Before July started, I had read 51 books. I’m on track to read roughly 110 this year, which is my new goal, but let’s focus on the first half of the year.
I had some good reading months, and some naff ones, but I’ve managed to whittle down 51 books to five *really* great ones. Most of them, if not all of them actually, are historical. We’ve one non-fiction, and then the rest are historical fiction, mainly set in the Victorian period.
The Binding by Bridget Collins
I find it hard to believe this is Collins’ debut novel. It was complex, emotional and original.
Reminiscent of the 19th century, people can visit book binders to rid themselves of painful or treacherous memories. Once bound, their memories lose the power to haunt them. Emmett Farmer, our protagonist, is sent to be a binder’s apprentice. His curiosity is peaked when he is forbidden to enter the room in which the books are stored, and by the arrival of the lordly Lucian Darnay, with whom he senses a connection with.
The Binding had such an innotivate storyline, taking something we are familiar with and turning it on its head. Who would have thought that books could possibly be someone’s unwanted memories? It’s immersive and beautifully written, with an unexpected romance and an excellent set of characters. A must read!
The Doll Factory by Elizabeth Macneal
Yet another brill debut novel set in the Victorian period. The Great Exhibition is being constructed in the middle of London in 1850, and it is here that Iris, an aspiring artist, and Silas, a collector of strange things, meet. For Iris, it is a brief encounter, but for Silas, it is the start of something new. When Iris is asked to model for pre-Raphaelite artist Louis Frost, she agrees on the condition that he will also teach her to paint. Her world begins to expand, but Silas’ obsession is darkening.
This just hit all the right spots. It built up an atmosphere where you were constantly on edge, wondering what’s going to happen next, or if Iris is safe. There’s not many books I can say truly gripped me like this. Everything about it was great – the Victorian setting, the questioning of gender and class roles, and the many different relationships.
The Five by Hallie Rubenhold
The Five has to be one of my new favourite non-fiction. It’s so unlike any I’ve read before, especially ones that look at women as victims of murder. Rubenhold is more interested in giving these women a story than detailing their unfortunate murder.

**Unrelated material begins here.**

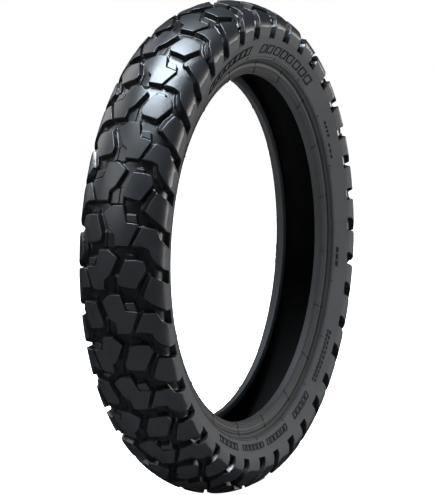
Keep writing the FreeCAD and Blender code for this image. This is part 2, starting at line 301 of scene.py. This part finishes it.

It didn’t mention Jack the Ripper at all. Rubenhold wasn’t interested in discovering who he was or why he murdered these women. Many before her have tried, and failed, to do that. Her purpose was to give these women a voice to tell their history. She challenges the belief that Jack the Ripper was a killer of prostitutes, as at least three of professions of these women were unknown. They were mistreated, during their life and after, which Rubenhold tries to set straight.
A brilliant, gripping read on the lives of Mary Ann Nichols, Annie Chapman, Elizabeth Stride, Catherine Eddowes and Mary Jane Kelly.

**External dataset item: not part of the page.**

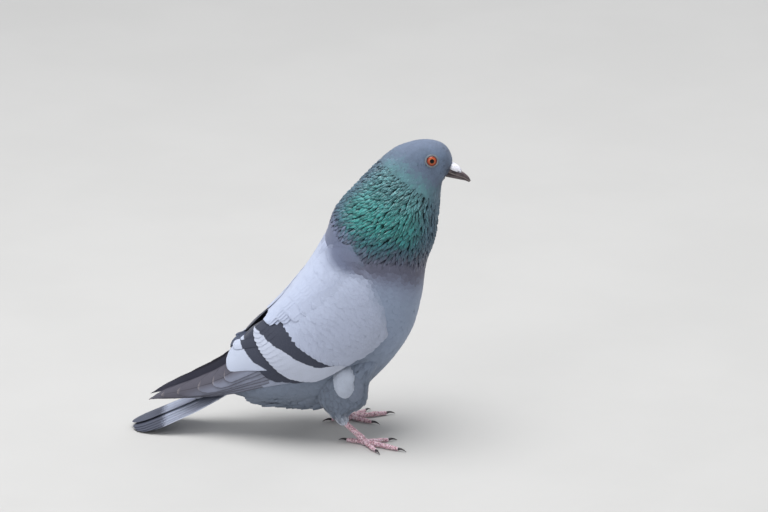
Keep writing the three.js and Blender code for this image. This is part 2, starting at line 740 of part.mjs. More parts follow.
function thigh(side) {
  const top = THIGH[0].z;
  const low = THIGH.at(-1).z;
  const rings = THIGH.map(({ z, fore, back, half }) => {
    const down = rise(z, top, low);
    const shift = legPlaces(side).back * down;
    const y = side * lerp(LEG.hipY, LEG.ankleY, down);
    return Array.from({ length: THIGH_SIDES }, (_, j) => {
      const turn = (j / THIGH_SIDES) * 2 * Math.PI;
      const x = (fore + back) / 2 - shift + ((fore - back) / 2) * Math.cos(turn);
      return vec(x, y + half * Math.sin(turn), z);
    });
  });
  return loft(rings);
}

// The way a toe points, in the floor's plane.
function toeWay(side, turn) {
  const angle = THREE.MathUtils.degToRad(TOE_OUT + turn) * side;
  return vec(Math.cos(angle), Math.sin(angle), 0);
}

function toeStations(side, toe) {
  const start = legPlaces(side).foot.clone().setZ(0);
  const way = toeWay(side, toe.turn);
  const pads = [
    [0, 1.2, 0.9],
    [0.18, 1.05, 0.55],
    [0.36, 1.12, 0.1],
    [0.5, 0.92, 0.35],
    [0.68, 1.08, 0],
    [0.82, 0.85, 0.25],
    [1, 0.78, 0.1],
  ];
  return pads.map(([f, fat, rest]) => ({
    at: start
      .clone()
      .addScaledVector(way, toe.long * f)
      .setZ(toe.radius * fat * 0.9 + rest),
    radius: toe.radius * fat,
  }));
}

function foot(side) {
  const { foot: joint } = legPlaces(side);
  const pad = new THREE.SphereGeometry(FOOT_PAD.radius, 8, 5);
  pad.translate(joint.x, joint.y, FOOT_PAD.z);
  const toes = TOES.map((toe) => tube(toeStations(side, toe), TOE_SIDES));
  const whole = union([solidOf(pad), ...toes]).trimByPlane([0, 0, 1], 0);
  return largest(whole.subtract(shank(side, GAP)));
}

function claw(side, toe) {
  const end = toeStations(side, toe).at(-1);
  const way = toeWay(side, toe.turn);
  const stations = [0, 0.35, 0.7, 1].map((f) => ({
    at: end.at
      .clone()
      .addScaledVector(way, GAP + CLAW.long * f)
      .setZ(lerp(end.at.z, CLAW.tipZ, f) + CLAW.arch * Math.sin(Math.PI * f)),
    radius: lerp(CLAW.radius, CLAW.tip, f),
  }));
  return tube(stations, CLAW.sides);
}

// ---------------------------------------------------------------- finishes
const finish = (color, roughness = 0.8) =>
  new THREE.MeshStandardMaterial({ color, roughness, metalness: 0 });
const FINISH = {
  body: finish(0x9aa2b4),
  neck: finish(0x3f8f7c, 0.55),
  head: finish(0x6f7d8c),
  wing: finish(0xb9b9c6),
  tail: finish(0x6e7383),
  eye: finish(0xc8552a, 0.15),
  bill: finish(0x5b5350, 0.5),
  cere: finish(0xe6e4ea, 0.7),
  leg: finish(0xc97f8b, 0.6),
  claw: finish(0x3a3236, 0.4),
};

// ---------------------------------------------------------------- assembly
const bird = new THREE.Group();
bird.name = "rock_pigeon";

function addNode(name, solid, material) {
  const { numProp, vertProperties, triVerts } = solid.getMesh();
  const points = [];
  for (let i = 0; i < vertProperties.length; i += numProp) {
    points.push(vec(vertProperties[i], vertProperties[i + 1], vertProperties[i + 2]));
  }
  const faces = [];
  for (let i = 0; i < triVerts.length; i += 3) faces.push([...triVerts.subarray(i, i + 3)]);
  const geometry = geometryOf(points, faces).toNonIndexed();
  geometry.computeVertexNormals();
  const mesh = new THREE.Mesh(geometry, material);
  mesh.name = name;
  bird.add(mesh);
}

const whole = bodyLoft(0, BODY.length - 1, 0, 40);
const clearOfBody = bodyLoft(-0.03, NECK_FROM + 1, SKIN_CLEAR, 20);
const neckPlane = bodyPlane(NECK_FROM);
const headPlane = bodyPlane(HEAD_FROM);
const torso = behind(whole, neckPlane);
const neck = behind(ahead(whole, neckPlane), headPlane);
let head = ahead(whole, headPlane);
for (const [, side] of SIDES) head = head.add(lidRing(side));
const nostrils = union(SIDES.map(([, side]) => lens(NOSTRIL, side)));
for (const [, side] of SIDES) {
  head = head.subtract(eyeball(side, GAP));
  head = head.subtract(lens(GAPE, side));
  head = head.subtract(lens(CERE_LOBE, side, GAP));
}

addNode("torso", torso, FINISH.body);
addNode("neck", neck, FINISH.neck);

const billRootPlane = bodyPlane(BODY.length - 1);
const upperBill = ahead(billHalf(true), billRootPlane).subtract(nostrils);
const lowerBill = ahead(billHalf(false).translate([0, 0, -GAP]), billRootPlane);
const cere = union(SIDES.map(([, side]) => lens(CERE_LOBE, side)))
  .subtract(billHalf(true).translate([0, 0, GAP]))
  .subtract(nostrils);
addNode("head", largest(head), FINISH.head);
addNode("bill_upper", largest(upperBill), FINISH.bill);
addNode("bill_lower", largest(lowerBill), FINISH.bill);
addNode("cere", largest(cere), FINISH.cere);
addNode("tail", largest(tail().subtract(clearOfBody)), FINISH.tail);

for (const [name, side] of SIDES) {
  addNode(`eye_${name}`, eyeball(side, 0), FINISH.eye);
  const wing = union([wingCore(side, 0), ...wingFeathers(side)]).subtract(clearOfBody);
  addNode(`wing_${name}`, largest(wing), FINISH.wing);
  const plume = thigh(side).subtract(clearOfBody).subtract(shank(side, GAP));
  addNode(`thigh_${name}`, largest(plume.subtract(wingCore(side, GAP))), FINISH.body);
  addNode(`shank_${name}`, shank(side, 0), FINISH.leg);
  addNode(`foot_${name}`, foot(side), FINISH.leg);
  for (const toe of TOES) addNode(`claw_${name}_${toe.name}`, claw(side, toe), FINISH.claw);
}

// The origin is the middle of the footprint; the floor is already at z = 0.
const bounds = new THREE.Box3().setFromObject(bird);
bird.position.set(-(bounds.min.x + bounds.max.x) / 2, -(bounds.min.y + bounds.max.y) / 2, 0);

export default bird;
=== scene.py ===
"""Looks of a standing rock pigeon, life size: a skin, feathers laid one by one along the lie of the
coat, eyes, bill and scaly feet. Tables are in millimetres, with x = 0 midway between the feet."""
import json
import math

import bpy
import numpy as np
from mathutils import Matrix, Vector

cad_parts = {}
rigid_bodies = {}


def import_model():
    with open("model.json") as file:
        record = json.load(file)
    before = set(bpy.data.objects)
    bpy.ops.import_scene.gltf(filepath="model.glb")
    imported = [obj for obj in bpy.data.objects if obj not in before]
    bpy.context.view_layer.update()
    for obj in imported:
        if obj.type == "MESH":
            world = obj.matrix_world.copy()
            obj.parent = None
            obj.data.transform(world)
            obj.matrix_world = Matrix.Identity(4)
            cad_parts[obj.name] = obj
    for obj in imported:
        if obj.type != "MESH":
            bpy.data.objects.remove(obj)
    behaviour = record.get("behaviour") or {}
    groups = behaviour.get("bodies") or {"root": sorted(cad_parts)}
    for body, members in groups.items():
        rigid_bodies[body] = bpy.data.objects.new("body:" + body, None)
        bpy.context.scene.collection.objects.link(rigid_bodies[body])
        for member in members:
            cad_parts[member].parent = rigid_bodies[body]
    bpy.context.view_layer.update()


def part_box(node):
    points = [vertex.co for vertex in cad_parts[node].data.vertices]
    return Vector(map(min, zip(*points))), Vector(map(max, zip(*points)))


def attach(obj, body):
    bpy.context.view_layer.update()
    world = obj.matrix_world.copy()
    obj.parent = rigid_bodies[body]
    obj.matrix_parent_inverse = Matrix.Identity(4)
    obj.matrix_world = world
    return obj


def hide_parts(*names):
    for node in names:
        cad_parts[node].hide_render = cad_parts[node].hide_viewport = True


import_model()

MM = 0.001
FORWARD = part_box("torso")[0].x * 1000 + 97  # from the feet's middle to the frame's origin
rng = np.random.default_rng(27)
SIDES = {"left": 1, "right": -1}


# ------------------------------------------------------------------ the bird's measures, in millimetres
# Body sections from the tail root to the bill base: back x, z, belly x, z and half width.
BODY = np.array([
    (-97, 48, -96, 31.5, 14), (-82, 70, -76, 22.5, 23), (-66, 94, -48, 21, 31),
    (-50, 118.5, -16, 24, 36), (-37, 138.5, 18, 51, 38), (-28, 155, 41, 82.5, 39),
    (-23, 167, 50, 111.5, 38), (-18.5, 181, 54, 139.5, 34.5), (-10.5, 192.5, 61, 162.5, 30),
    (1, 205.5, 63.5, 182.5, 25.5), (14.5, 221, 65, 197.5, 20.5), (29, 234, 65.8, 204.5, 16.5),
    (43, 240, 66.3, 207, 14), (54, 241.7, 66.8, 208.5, 12.7), (63.5, 240.3, 67.4, 209.5, 11.4),
    (70, 236, 68.2, 210.5, 9.6), (73.6, 229, 69.3, 211.7, 7.4), (74.6, 223, 71, 213, 5),
])
BODY_SQUARE = 2.15  # 2 would make every section an ellipse; more is squarer
SECTIONS = np.arange(len(BODY))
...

The Murder of Harriet Monckton by Elizabeth Haynes
This is a fictional reimaging of a true story that shocked and fascinated the nation. On 7th November 1843, Harriet Monckton, a 23 year old woman of respectable parentage and religious habits, was found murdered in the privy behind her local chapel. The book follows the investigation from multiple perspectives as we try to find out who killed Harriet and, most importantly, why?

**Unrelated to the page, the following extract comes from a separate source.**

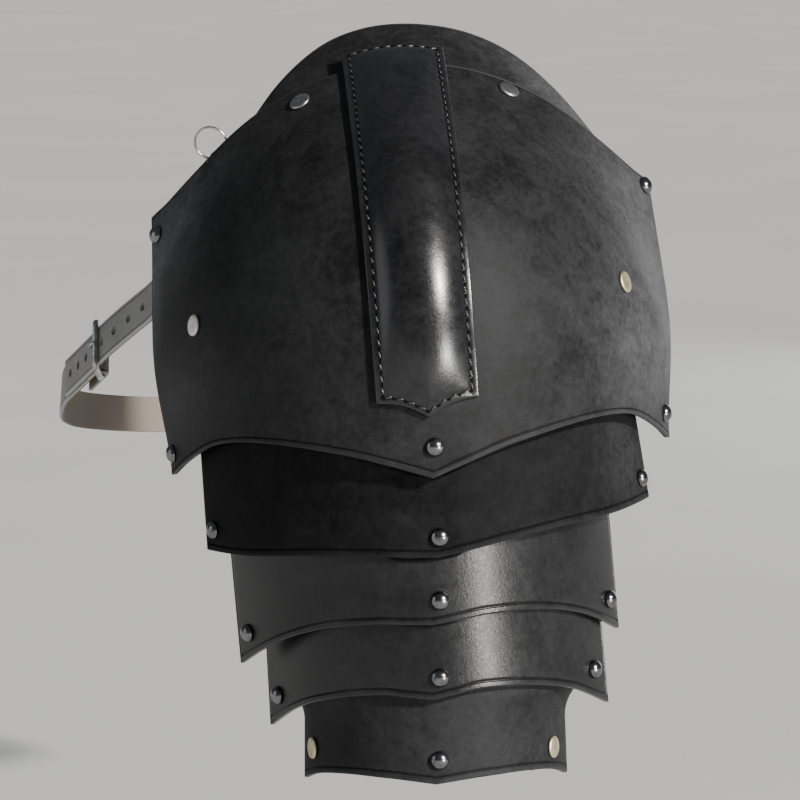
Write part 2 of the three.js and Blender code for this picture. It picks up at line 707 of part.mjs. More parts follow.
// The strap proper is folded round the heel bar and goes round the chest to the other rivet.
const foldRadius = BAR_RADIUS + GAP + STRAP_LEATHER / 2;
const foldLine = [FOLD_LENGTH, 18, 8].map((run) => ({
  point: atBuckle(run, -heelDrop - foldRadius),
  out: face.clone().negate(),
}));
for (let step = 0; step <= 8; step++) {
  const turn = (Math.PI * step) / 8;
  const out = face.clone().multiplyScalar(-Math.cos(turn))
    .addScaledVector(along, -Math.sin(turn));
  foldLine.push({ point: atBuckle(0, -heelDrop).addScaledVector(out, foldRadius), out });
}
const chestLine = smoothLine([
  ...[12, 26, 40, 55].map((run) => ({ point: atBuckle(run, foldRadius - heelDrop), out: face })),
  ...strapStops(CHEST_STOPS),
], 54);
addPiece("chest_strap", without(
  band([...foldLine, ...chestLine], STRAP_WIDTH, STRAP_LEATHER), [...holes.chest_strap, prongSlot]),
LEATHERS.belt);

// Ring in the eye of a folded tab under the main plate's top edge
const ringEye = onPlate(MAIN, RING_ACROSS, RING_UP, TAB_SUNK);
const eyeAxis = onPlate(MAIN, RING_ACROSS + 0.02, RING_UP, TAB_SUNK).point.sub(ringEye.point)
  .normalize();
const eyeAway = eyeAxis.clone().cross(ringEye.out).negate().normalize();
const tabShape = new THREE.Shape();
const eyeOuter = EYE_RADIUS + TAB_LEATHER;
tabShape.moveTo(-TAB_LENGTH, eyeOuter - 2 * TAB_LEATHER);
tabShape.lineTo(-eyeOuter * 1.6, eyeOuter - 2 * TAB_LEATHER);
tabShape.absarc(0, 0, eyeOuter, radians(205), radians(450), false);
tabShape.lineTo(-TAB_LENGTH, eyeOuter);
const eyeHole = new THREE.Path();
eyeHole.absarc(0, 0, EYE_RADIUS, 0, 2 * Math.PI, true);
tabShape.holes.push(eyeHole);
const tab = new THREE.ExtrudeGeometry(tabShape,
  { depth: TAB_WIDTH, bevelEnabled: false, curveSegments: 10 });
tab.translate(0, 0, -TAB_WIDTH / 2);
const tabPlace = new THREE.Matrix4().makeBasis(eyeAway, ringEye.out,
  eyeAway.clone().cross(ringEye.out));
tab.applyMatrix4(tabPlace.setPosition(ringEye.point));
addPiece("ring_tab", closed(tab), LEATHERS.strap);

const ringFace = new THREE.Vector3(0, -1, 0);
ringFace.addScaledVector(eyeAxis, -ringFace.dot(eyeAxis)).normalize();
const ringWay = ringFace.clone().cross(eyeAxis).normalize();
if (ringWay.z < 0) ringWay.negate();
const ring = new THREE.TorusGeometry(RING_RADIUS, RING_WIRE, 6, 24);
ring.applyQuaternion(
  new THREE.Quaternion().setFromUnitVectors(new THREE.Vector3(0, 0, 1), ringFace));
const ringMiddle = ringEye.point.clone().addScaledVector(ringWay, RING_RADIUS);
ring.translate(ringMiddle.x, ringMiddle.y, ringMiddle.z);
addPiece("ring", closed(ring), METALS.steel);

// The seat on the shoulder is the origin.
for (const piece of group.children) piece.geometry.translate(0, -SEAT_BACK, -SEAT_UP);

export default group;
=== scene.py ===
"""A worn leather pauldron: moulded shoulder plate with a stitched rib, collar, four lames and straps."""

import math

import bpy
import numpy as np
from mathutils import Matrix, Vector


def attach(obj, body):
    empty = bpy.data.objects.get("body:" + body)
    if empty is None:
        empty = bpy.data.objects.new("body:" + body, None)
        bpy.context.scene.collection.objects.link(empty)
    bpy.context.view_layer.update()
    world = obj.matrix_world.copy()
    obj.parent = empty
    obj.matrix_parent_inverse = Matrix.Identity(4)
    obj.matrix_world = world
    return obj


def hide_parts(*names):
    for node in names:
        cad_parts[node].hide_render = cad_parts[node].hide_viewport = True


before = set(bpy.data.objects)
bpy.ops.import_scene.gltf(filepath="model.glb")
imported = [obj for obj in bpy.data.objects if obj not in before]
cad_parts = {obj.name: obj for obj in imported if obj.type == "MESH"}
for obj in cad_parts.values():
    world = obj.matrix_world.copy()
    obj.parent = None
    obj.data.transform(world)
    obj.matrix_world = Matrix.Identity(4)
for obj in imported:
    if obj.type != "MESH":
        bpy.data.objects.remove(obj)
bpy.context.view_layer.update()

# ---- Camera -------------------------------------------------------------------------------------
# A long lens 2.2 m away, slightly left of the plates' front and slightly above them, as the
# photograph was taken. It is placed from the lower tip of the main plate.
tip = Vector((0, -0.112, -0.172))
swing, climb = math.radians(-3), math.radians(8)
towards = Vector((math.sin(swing) * math.cos(climb), -math.cos(swing) * math.cos(climb),
                  math.sin(climb)))
rightward = Vector((math.cos(swing), math.sin(swing), 0))
upward = towards.cross(rightward)
aim = tip - 0.0161 * rightward + 0.0378 * upward
camera = bpy.data.objects.new("camera", bpy.data.cameras.new("camera"))
camera.location = tip + 2.2 * towards
camera.rotation_euler = (aim - camera.location).to_track_quat("-Z", "Y").to_euler()
camera.data.lens = 206.25
camera.data.sensor_width = 36
camera.data.clip_end = 50
bpy.context.scene.collection.objects.link(camera)
bpy.context.scene.camera = camera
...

I was gripped the entire time. It was slow going and stretched out for 500 pages, but the different perspectives made it move quicker, and they added something new to the investigation. It looked at sexuality, gender conventions, small communities, medicine, religion and the police system in the 1800s.
I didn’t expect the plot twist at the end – it was so sudden and unexpected. I sat there half an hour after finishing thinking ‘what the hell…’.
The Foundling by Stacey Halls
Of course Stacey Halls’ latest book made it onto this list. She’s a favourite of mine.
So, it’s London, 1754. Six years after leaving her newborn at London’s Foundling Hospital, Bess Bright returns to reclaim the illegitimate daughter she never knew. But her daughter has already been claimed, by her. Less from a mile from Bess is Alexandra, a wealthy housebound woman, who is persuaded to hire a nursemaid to take care of her daughter. Her past is threatening to catch up with her, and will soon tear her carefully constructed world apart…
Halls writes such captivating stories, especially tense and atmospheric historical fiction. Her writing style is simple but elegant. It’s enchanting and addictive. I flew through it in two days, which could have easily been one, because I couldn’t get enough of these characters. Granted, it wasn’t as good as The Familiars, but it was pretty close.
…and those were my favourite books of the year so far. Most will probably make it to my final list, as they were just that good, but we’ll just have to wait and see.
What’s been your favourite book of 2020?